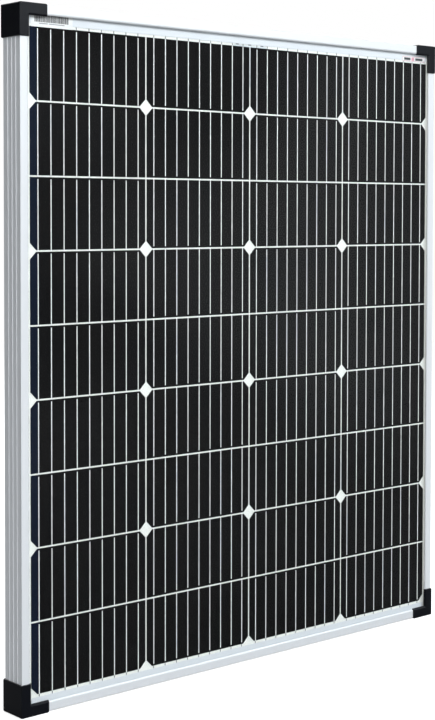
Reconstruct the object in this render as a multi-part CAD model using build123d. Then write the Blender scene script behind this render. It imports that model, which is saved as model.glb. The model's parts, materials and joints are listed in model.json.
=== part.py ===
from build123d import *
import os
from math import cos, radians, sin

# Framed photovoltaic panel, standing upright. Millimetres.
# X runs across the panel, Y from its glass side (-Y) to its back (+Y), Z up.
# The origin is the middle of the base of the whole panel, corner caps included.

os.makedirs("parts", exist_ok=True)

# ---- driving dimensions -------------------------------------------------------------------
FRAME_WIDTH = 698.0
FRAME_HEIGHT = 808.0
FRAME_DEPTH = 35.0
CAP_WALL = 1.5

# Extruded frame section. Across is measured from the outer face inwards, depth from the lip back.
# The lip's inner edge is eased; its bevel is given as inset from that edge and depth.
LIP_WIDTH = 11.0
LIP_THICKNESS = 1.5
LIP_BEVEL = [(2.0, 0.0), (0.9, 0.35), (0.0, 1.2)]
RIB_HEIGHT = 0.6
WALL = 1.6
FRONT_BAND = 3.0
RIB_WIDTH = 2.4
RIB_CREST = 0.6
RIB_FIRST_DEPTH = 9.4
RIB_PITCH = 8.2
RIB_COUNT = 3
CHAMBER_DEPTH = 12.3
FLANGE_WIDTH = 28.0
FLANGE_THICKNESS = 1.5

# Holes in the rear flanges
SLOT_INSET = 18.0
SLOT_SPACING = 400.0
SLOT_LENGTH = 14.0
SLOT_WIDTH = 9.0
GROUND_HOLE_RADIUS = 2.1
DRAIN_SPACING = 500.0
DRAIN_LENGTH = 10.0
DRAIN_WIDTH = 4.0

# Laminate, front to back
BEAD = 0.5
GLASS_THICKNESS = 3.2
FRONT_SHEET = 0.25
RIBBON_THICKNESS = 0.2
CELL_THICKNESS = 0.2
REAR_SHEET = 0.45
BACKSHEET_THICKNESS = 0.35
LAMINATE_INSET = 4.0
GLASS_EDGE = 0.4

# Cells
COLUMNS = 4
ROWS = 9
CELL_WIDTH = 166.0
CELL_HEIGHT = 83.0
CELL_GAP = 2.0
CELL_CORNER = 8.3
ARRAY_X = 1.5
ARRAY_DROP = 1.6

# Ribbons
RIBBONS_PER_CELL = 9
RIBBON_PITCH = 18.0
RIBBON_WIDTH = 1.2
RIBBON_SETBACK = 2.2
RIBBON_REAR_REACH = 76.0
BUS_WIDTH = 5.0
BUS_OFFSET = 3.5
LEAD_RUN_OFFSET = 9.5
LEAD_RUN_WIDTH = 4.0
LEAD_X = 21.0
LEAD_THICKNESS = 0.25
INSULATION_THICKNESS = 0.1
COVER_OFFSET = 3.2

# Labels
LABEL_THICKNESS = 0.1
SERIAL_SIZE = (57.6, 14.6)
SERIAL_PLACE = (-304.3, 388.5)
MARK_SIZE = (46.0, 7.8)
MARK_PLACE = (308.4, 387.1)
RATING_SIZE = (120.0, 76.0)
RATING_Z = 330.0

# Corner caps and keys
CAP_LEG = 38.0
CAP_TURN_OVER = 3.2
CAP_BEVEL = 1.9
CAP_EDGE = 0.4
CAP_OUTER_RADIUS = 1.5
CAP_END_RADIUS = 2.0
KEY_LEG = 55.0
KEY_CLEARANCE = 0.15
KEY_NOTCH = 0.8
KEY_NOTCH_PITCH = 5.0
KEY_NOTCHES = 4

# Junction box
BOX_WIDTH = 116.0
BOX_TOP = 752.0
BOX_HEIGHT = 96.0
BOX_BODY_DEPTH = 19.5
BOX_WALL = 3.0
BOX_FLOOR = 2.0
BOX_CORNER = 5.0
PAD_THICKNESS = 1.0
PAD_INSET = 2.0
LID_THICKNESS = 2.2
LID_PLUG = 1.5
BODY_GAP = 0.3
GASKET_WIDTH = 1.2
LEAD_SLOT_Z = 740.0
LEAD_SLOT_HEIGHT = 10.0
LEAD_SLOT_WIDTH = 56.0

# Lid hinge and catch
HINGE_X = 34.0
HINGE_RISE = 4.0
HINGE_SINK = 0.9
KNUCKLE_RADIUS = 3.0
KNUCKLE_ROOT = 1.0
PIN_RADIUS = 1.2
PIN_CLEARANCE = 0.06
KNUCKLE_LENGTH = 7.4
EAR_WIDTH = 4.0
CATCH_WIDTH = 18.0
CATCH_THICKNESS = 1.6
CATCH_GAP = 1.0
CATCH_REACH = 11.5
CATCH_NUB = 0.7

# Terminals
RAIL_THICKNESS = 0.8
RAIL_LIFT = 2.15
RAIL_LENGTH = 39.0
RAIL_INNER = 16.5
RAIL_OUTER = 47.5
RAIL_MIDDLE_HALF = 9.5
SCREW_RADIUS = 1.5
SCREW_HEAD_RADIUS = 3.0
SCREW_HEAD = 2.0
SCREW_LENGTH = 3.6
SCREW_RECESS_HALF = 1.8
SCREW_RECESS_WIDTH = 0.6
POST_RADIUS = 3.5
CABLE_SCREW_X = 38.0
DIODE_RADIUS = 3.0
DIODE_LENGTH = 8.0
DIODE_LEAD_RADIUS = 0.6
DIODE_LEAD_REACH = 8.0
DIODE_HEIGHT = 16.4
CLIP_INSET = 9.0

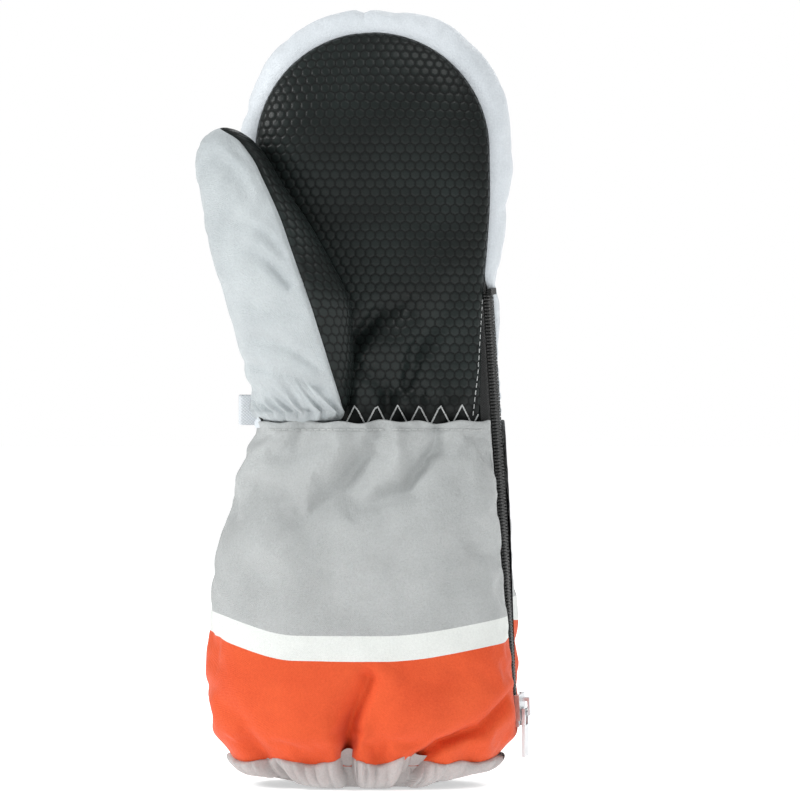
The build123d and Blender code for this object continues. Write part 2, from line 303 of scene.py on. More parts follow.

........

Aim>
Gather all lines of the records that include the word "Blender".

Result>
Reconstruct the object in this render as a multi-part CAD model using build123d. Then write the Blender scene script behind this render. It imports that model, which is saved as model.glb. The model's parts, materials and joints are listed in model.json.
The build123d and Blender code for this object continues. Write part 2, from line 303 of scene.py on. More parts follow.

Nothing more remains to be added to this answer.